The churches were of course fine with it since the Constitution permitted them to maintain their established churches and even to be funded by tax dollars in the individual states.

Posted by: oj at November 28, 2002 8:00 AM

The history of the Enlightenment is too long to review in this comment's 2500 word limit, but suffice it to say that the heaviest lifting was done by Christians searching for a way that was both faithful to Biblical teachings and which worked in the real world. A few French atheists have been given a great deal of undeserved credit, but when their ideas were put into action they produced the Reign of Terror and a long train of tyrannies.



The Inquisition was of course a betrayal of Christianity, and enough such betrayals led to war of Christian against Christian, and it was faced with the horrors of such wars that the great principles of democratic liberalism were worked out -- by Christians.

Posted by: pj at November 28, 2002 4:20 PM

How can the Inquisition be a betrayal of

Christianity? Isn't the pope Catholic?



I picked Inquistion because it's one of the few

events in church history people think they

recognize. I could as easily, and with even

more cogency, have cited the events in

3rd and 4th century Alexandria, where

Christianity was reinvented.



Tolerance and liberty have never been a tenet

of any Christianity that I know about.



It is hilarious of Orrin, who dislikes almost

all forms of government, to applaud a policy

that mulcts one group to enrich another. Orrin,

you sound like one uh them durn effete

eastern liberals today. Happy Thanksgiving,

though.

Posted by: Harry at November 28, 2002 7:43 PM

Harry,



"Render unto Caesar that which is Caesar's, render unto God that which is God's..."



Could that be a Biblical justification for religious liberty?

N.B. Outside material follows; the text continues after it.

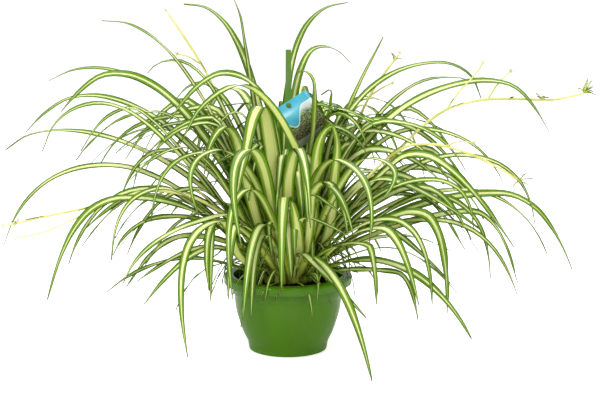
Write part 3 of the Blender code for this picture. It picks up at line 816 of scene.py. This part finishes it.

Posted by: James Haney at November 30, 2002 11:45 PM

The Pope is of course Catholic, but papal behavior does not always accord with Catholic principles -- just as the behavior of American bishops in regard to child molesters has not accorded with Catholic principles. But these failures to do what is right do cause us to revisit fundamental principles and re-affirm our commitment to the moral truths implied by those principles. This pope has apologized for the sins of the Inquisition and asked for the world's forgiveness. Is this Pope not Catholic?